--- BEGIN ---

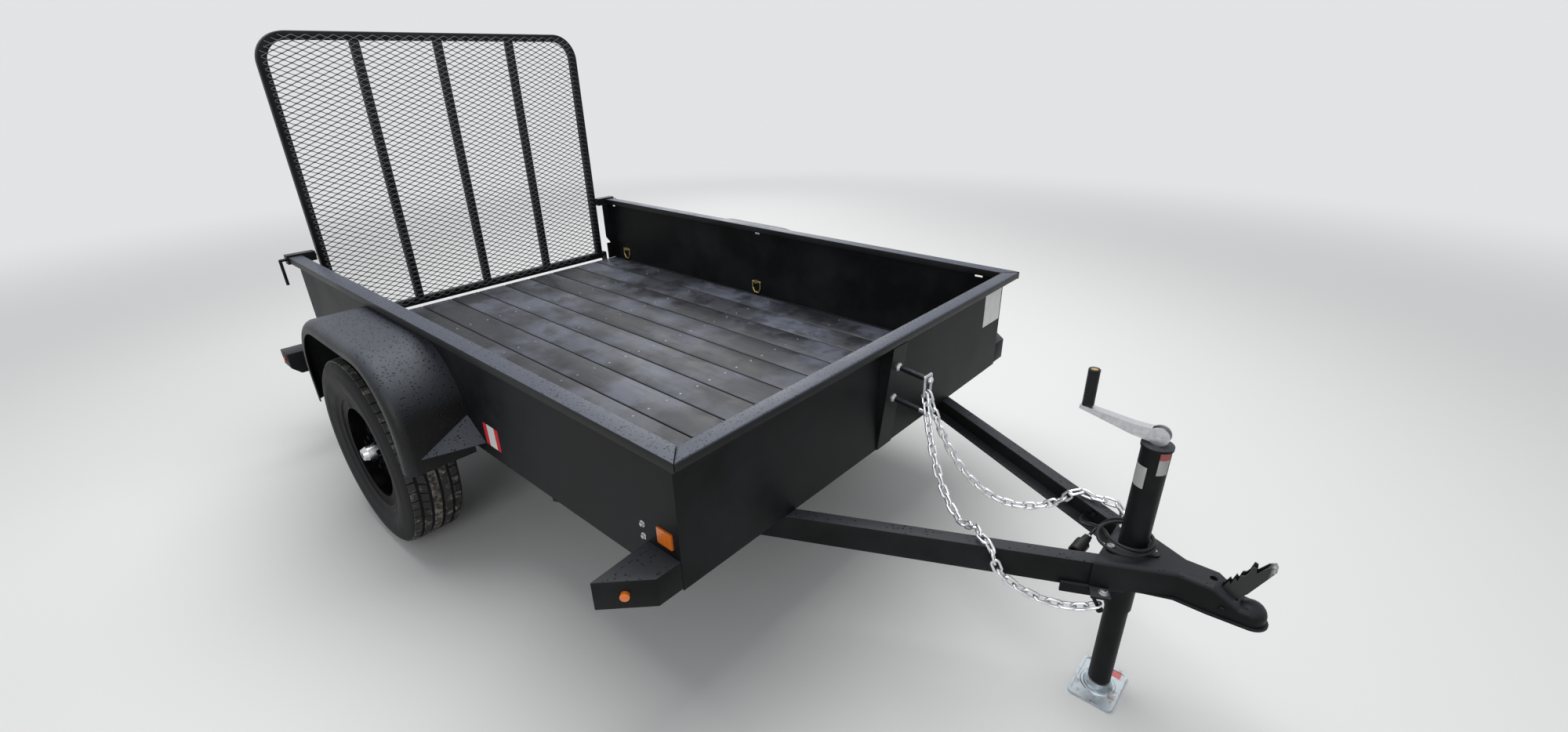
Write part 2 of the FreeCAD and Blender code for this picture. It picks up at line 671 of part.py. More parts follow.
def axle():
    """Round axle tube with stub spindles, leaf springs and their hangers."""
    seat = inner - s.angle_leg / 2
    end = wheel_y - s.tyre_width / 2 + 5
    tube = rod("axle_pipe", axle_x, -end, s.tyre_radius, s.axle_tube / 2, end * 2, "y")
    tip = wheel_y + 40
    spindle = rod("axle_spindle", axle_x, -tip, s.tyre_radius, s.spindle_radius, tip * 2, "y")
    keep("axle", fused("axle", tube, spindle))
    springs = []
    hangers = []
    top = s.tyre_radius + s.axle_tube / 2
    for side, sign in (("right", -1), ("left", 1)):
        y = seat * sign - s.leaf_width / 2
        hanger_y = seat * sign - s.angle_leg / 2
        leaves = [box(f"leaf_{side}_{i}", axle_x - s.spring_length * (1 - 0.24 * i) / 2, y,
                      top + s.leaf_thick * i, s.spring_length * (1 - 0.24 * i), s.leaf_width, s.leaf_thick)
                  for i in range(3)]
        springs.append(fused(f"leaf_spring_{side}", *leaves))
        reach = s.spring_length / 2
        for end_name, x in (("front", axle_x + reach - 30), ("rear", axle_x - reach)):
            hangers.append(box(f"hanger_{side}_{end_name}", x, hanger_y, top + s.leaf_thick, 30, s.angle_leg,
                               frame_low - top - s.leaf_thick))
    keep("leaf_springs", group("leaf_springs", *springs))
    keep("spring_hangers", group("spring_hangers", *hangers))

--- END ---

• _What is expected_: Return all the data above once more, precisely as given.

• _Task response_:
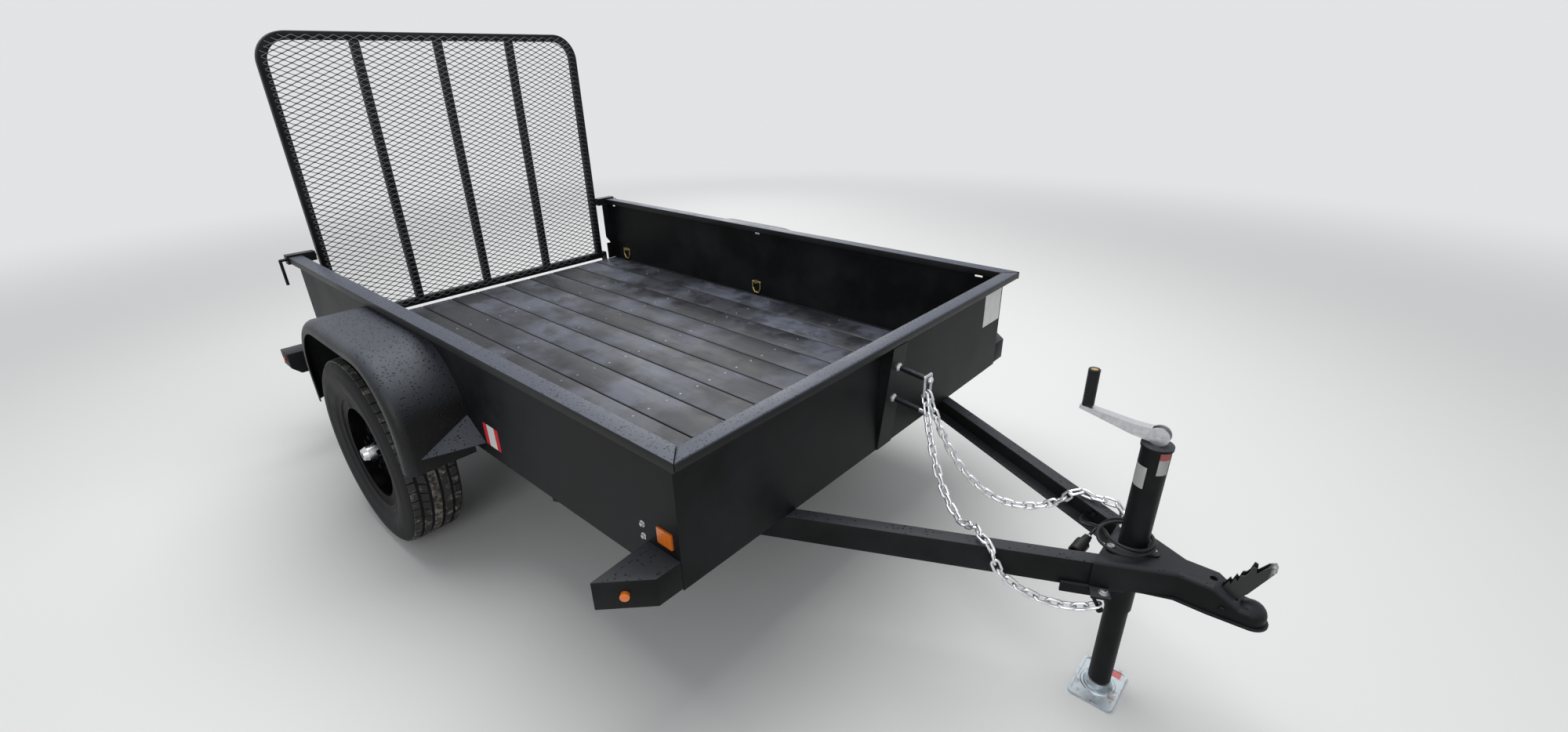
Write part 2 of the FreeCAD and Blender code for this picture. It picks up at line 671 of part.py. More parts follow.
def axle():
    """Round axle tube with stub spindles, leaf springs and their hangers."""
    seat = inner - s.angle_leg / 2
    end = wheel_y - s.tyre_width / 2 + 5
    tube = rod("axle_pipe", axle_x, -end, s.tyre_radius, s.axle_tube / 2, end * 2, "y")
    tip = wheel_y + 40
    spindle = rod("axle_spindle", axle_x, -tip, s.tyre_radius, s.spindle_radius, tip * 2, "y")
    keep("axle", fused("axle", tube, spindle))
    springs = []
    hangers = []
    top = s.tyre_radius + s.axle_tube / 2
    for side, sign in (("right", -1), ("left", 1)):
        y = seat * sign - s.leaf_width / 2
        hanger_y = seat * sign - s.angle_leg / 2
        leaves = [box(f"leaf_{side}_{i}", axle_x - s.spring_length * (1 - 0.24 * i) / 2, y,
                      top + s.leaf_thick * i, s.spring_length * (1 - 0.24 * i), s.leaf_width, s.leaf_thick)
                  for i in range(3)]
        springs.append(fused(f"leaf_spring_{side}", *leaves))
        reach = s.spring_length / 2
        for end_name, x in (("front", axle_x + reach - 30), ("rear", axle_x - reach)):
            hangers.append(box(f"hanger_{side}_{end_name}", x, hanger_y, top + s.leaf_thick, 30, s.angle_leg,
                               frame_low - top - s.leaf_thick))
    keep("leaf_springs", group("leaf_springs", *springs))
    keep("spring_hangers", group("spring_hangers", *hangers))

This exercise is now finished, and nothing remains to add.